Just bought the score on Amazon for $3.99!
The Grid with Jeff Bridges VO is great. Fun score.
Nice to hear Tonehammer is used! Awesome!


----------



## sevaels (Dec 7, 2010)

This score really is wonderful.

Choco - we can test out your friends theory. I'll meet you half way and we can go catch a taping of 'Conan' and pretend to laugh.

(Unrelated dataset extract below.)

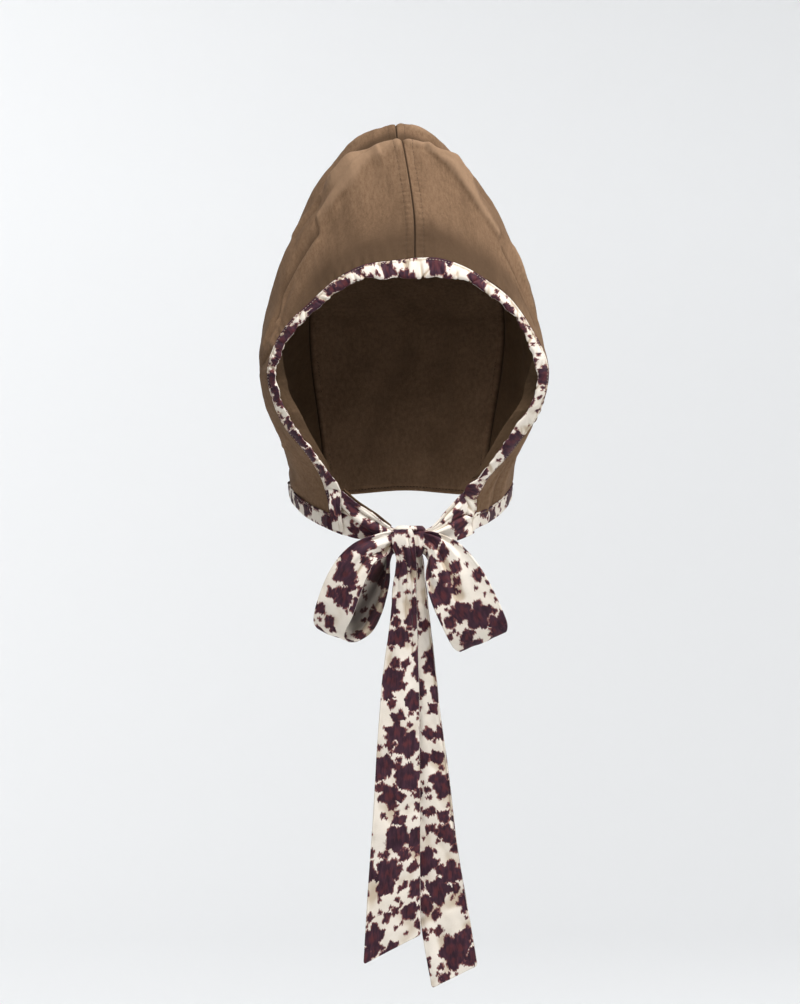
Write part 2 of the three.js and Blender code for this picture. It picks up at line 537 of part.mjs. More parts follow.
// The band lies on the outside of the hem: up the left side, round the back and along the right.
// It runs on past the crown's front edge to each tie, by so much across, and forward and down by
// a share of that.
const BAND_AHEAD = { left: 11.2, right: 1.0 };
const BAND_FORWARD = 0.36;
const BAND_DOWN = 0.4;
function neckBand() {
  const crownRows = (side) => steps(CROWN_DEPTH_STEPS).map((u) => bandRow(
    (v) => crownPoint(side, u, v), u === 1 ? seamOutward(side, 0) : outward(side, u, 0)));
  const panelRows = steps(PANEL_STEPS).slice(1, -1).map((s) => bandRow(
    (v) => panelPoint(s, v), panelOutward(s, 0)));
  const path = [...crownRows('left'), ...panelRows, ...crownRows('right').reverse()];
  path.unshift(bandFront(path[0], BAND_AHEAD.left));
  path.push(bandFront(path[path.length - 1], -BAND_AHEAD.right));
  const layer = (distance) => path.map(({ foot, top, normal }) => [
    foot.clone().addScaledVector(normal, distance),
    foot.clone().lerp(top, 0.5).addScaledVector(normal, distance),
    top.clone().addScaledVector(normal, distance),
  ]);
  return wall(layer(GAP + BAND_THICK), layer(GAP));
}

// One more row of the band, ahead of the crown
function bandFront(row, x) {
  const ahead = new THREE.Vector3(x, -BAND_FORWARD * Math.abs(x), -BAND_DOWN * Math.abs(x));
  return {
    foot: row.foot.clone().add(ahead),
    top: row.top.clone().add(ahead),
    normal: row.normal,
  };
}

function bowKnot() {
  const rings = KNOT.map(({ z, left, right, halfDepth }) => angles(KNOT_SIDES).map((angle) => {
    const c = Math.cos(angle);
    const s = Math.sin(angle);
    const reach = (Math.abs(c) ** KNOT_SQUARENESS + Math.abs(s) ** KNOT_SQUARENESS)
      ** (-1 / KNOT_SQUARENESS);
    return new THREE.Vector3(
      (left + right) / 2 + (right - left) / 2 * reach * c,
      KNOT_Y + halfDepth * reach * s,
      z,
    );
  }));
  return solid(rings);
}

const cloth = () => new THREE.MeshStandardMaterial({ color: 0x6f5a45, roughness: 0.9, metalness: 0 });
const innerCloth = () => new THREE.MeshStandardMaterial({ color: 0x5b473a, roughness: 0.92, metalness: 0 });
const print = () => new THREE.MeshStandardMaterial({ color: 0xe9dfd0, roughness: 0.75, metalness: 0 });

const hood = new THREE.Group();

function addPiece(name, geometry, material) {
  const mesh = new THREE.Mesh(geometry, material);
  mesh.name = name;
  hood.add(mesh);
}

for (const side of ['left', 'right']) {
  addPiece(`crown_${side}`, crownHalf(side), cloth());
  addPiece(`facing_${side}`, facing(side), innerCloth());
}
addPiece('back_panel', backPanel(), cloth());
addPiece('front_casing', frontCasing(), print());
addPiece('neck_band', neckBand(), print());
addPiece('bow_knot', bowKnot(), print());
for (const { name, rows, along, across } of RIBBONS) {
  addPiece(name, ribbon(rows, along, across), print());
}

export default hood;
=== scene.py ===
"""The look of a cotton hood with a printed casing, neck band and tied bow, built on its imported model."""

import logging
import math
from collections.abc import Sequence
from dataclasses import dataclass, field
from enum import Enum

import bmesh
import bpy
import numpy as np
from mathutils import Matrix, Vector


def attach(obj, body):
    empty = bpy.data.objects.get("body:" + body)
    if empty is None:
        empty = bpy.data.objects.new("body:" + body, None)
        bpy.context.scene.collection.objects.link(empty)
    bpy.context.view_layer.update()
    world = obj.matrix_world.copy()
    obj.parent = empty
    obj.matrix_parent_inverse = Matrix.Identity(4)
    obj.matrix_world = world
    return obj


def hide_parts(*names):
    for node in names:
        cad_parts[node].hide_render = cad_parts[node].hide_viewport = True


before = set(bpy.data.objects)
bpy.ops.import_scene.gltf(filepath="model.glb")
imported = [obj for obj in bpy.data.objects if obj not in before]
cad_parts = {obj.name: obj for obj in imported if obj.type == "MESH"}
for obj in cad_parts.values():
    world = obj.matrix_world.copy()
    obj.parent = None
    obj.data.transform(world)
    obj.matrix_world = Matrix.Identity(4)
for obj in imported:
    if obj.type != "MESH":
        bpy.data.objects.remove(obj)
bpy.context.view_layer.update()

MM = 0.001
BODY = "root"
THINNEST = 0.12     # the wall's share of its thickness where it thins out at a seam
SEAM_TAPER = 3.0    # how far from a seam it starts to thin out, in millimetres
FAR = 60.0          # a distance at which no seam shows any more, in millimetres
log = logging.getLogger("hood")

Array = np.ndarray
Pair = tuple[float, float]
Triple = tuple[float, float, float]
Socket = bpy.types.NodeSocket


class Side(Enum):
    """A side of the hood, as seen from the front."""

    LEFT = "left"
    RIGHT = "right"

    @property
    def sign(self) -> float:
        """The way from the middle to this side along X."""
        return -1.0 if self is Side.LEFT else 1.0


class Slot(Enum):
    """Names of material slots, which dress takes but does not read."""

    CROWN = "crown_cloth"
    FACING = "facing_cloth"
    PRINT = "printed_cloth"


class Held(Enum):
    """How a sheet of cloth is held."""

    HUNG = "hung"
    GATHERED = "gathered"
    FOLDED = "folded"
    STRETCHED = "stretched"


def joined(start: Array, end: Array, slopes: tuple[Array, Array], t: Array) -> Array:
    """A cubic from start to end as t runs from 0 to 1, with a slope for each end."""
    rise = end - start
    a, b = slopes[0] - rise, rise - slopes[1]
    return start + rise * t + t * (1 - t) * (a * (1 - t) + b * t)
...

Do I hear Beesons TAIKO on the track Disc Wars? Sounds dead on to me - nice timestretching incorporated too...some Squarepusher/Twin love.

Hump ya later Choco.


----------



## Ned Bouhalassa (Dec 8, 2010)

It's the kind of music that makes the purists in both camps (orchestral, electronic) cringe, but that make me want to keep making tracks.


----------



## musicformedia (Dec 8, 2010)

Been listening to the score non-stop over the past 5 days. I think its enjoyable and fresh.


----------



## synthetic (Dec 8, 2010)

I was pessimistic but it sounds very cool. Some of the SR-based distortion is distracting to me though. Looking forward to seeing it with picture.


----------



## choc0thrax (Dec 8, 2010)

I think my favourite cue so far is The Grid.


----------



## synthetic (Dec 8, 2010)

Is this the most distortion ever used in a film score?


----------